Die Masche der Vermittler: Sie überlasten das Online-Registriersystem der tschechischen Vertretungen. Die Agenturen reservieren sich Termine, die sie dann an Interessenten weiterverkaufen. Das Außenministerium in Prag weiß von dem Missstand, der tschechische Inlandsgeheimdienst BIS hat die Verantwortlichen bereits 2012 darauf aufmerksam gemacht. Jetzt will man aber reagieren, das Onlinesystem soll die Bewerberzahl für einen bestimmten Termin nicht mehr begrenzen. Martin Smolek ist Staatsekretär im Außenministerium:

Martin Smolek | Foto: Tschechisches Außenministerium
„Das neue System verhindert das bisherige Vorgehen der Agenturen. Wenn diese sehen, dass sich jeder kostenlos zu einem beliebigen Termin anmelden kann, müssten sie diesen millionenfach anklicken. Irgendwann verlieren sie sicher den Spaß daran.“

Eine Garantie für den Erfolg dieser Maßnahme gebe es jedoch nicht, gesteht Smolek.

Gerade die Visa für Ukrainer sind derzeit ein empfindliches Thema in Tschechien. Denn die Wirtschaftslage ist gut, und vor allem Arbeitskräfte aus der Ukraine sind bei den tschechischen Firmen gefragt. 140.000 Stellen müssten derzeit besetzt werden, die arbeitssuchenden Tschechen reichen da schon längst nicht mehr. Aber nur 400 Anträge auf Arbeitsvisa dürfen die tschechischen Vertretungen in der Ukraine pro Monat bearbeiten. Und schon das ist zu viel für die Beamten und dauert zu lange. Deshalb machen Unternehmer wie Pavel Juříček Druck auf die Regierung:

„Tagtäglich kommen hier Bestellungen rein, und wir müssen einfach liefern. Wir können da nicht warten, bis sich irgendein Beamter endlich bewegt“, so der Chef eines Autozulieferers.
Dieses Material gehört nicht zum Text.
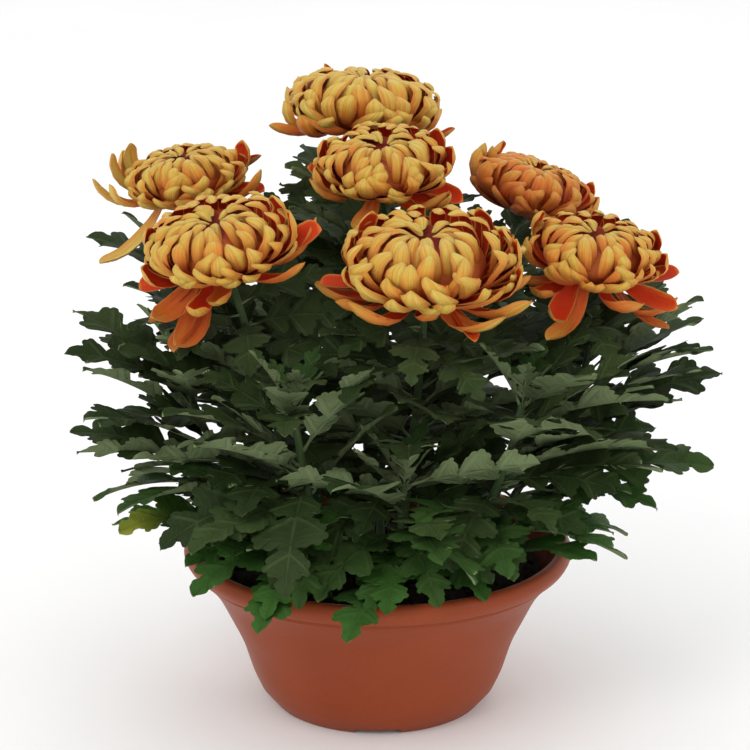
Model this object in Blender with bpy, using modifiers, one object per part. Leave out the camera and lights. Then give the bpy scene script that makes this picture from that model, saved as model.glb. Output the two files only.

Das Außenministerium reagiert bereits. Man wolle die Aufnahmequoten für Ukrainer verdoppeln, heißt es aus Prag. Außerdem sollen auch die Konsulate effizienter arbeiten, man wolle das Personal sowohl vor Ort als auch in Tschechien verstärken.

Ob das Anna hilft, steht in den Sternen. Ihre Eltern sollen demnächst zu Besuch kommen, um ihren neuen tschechischen Freund kennenzulernen. Wahrscheinlich werden aber auch sie wieder extra und illegal zahlen müssen, meint die Studentin traurig.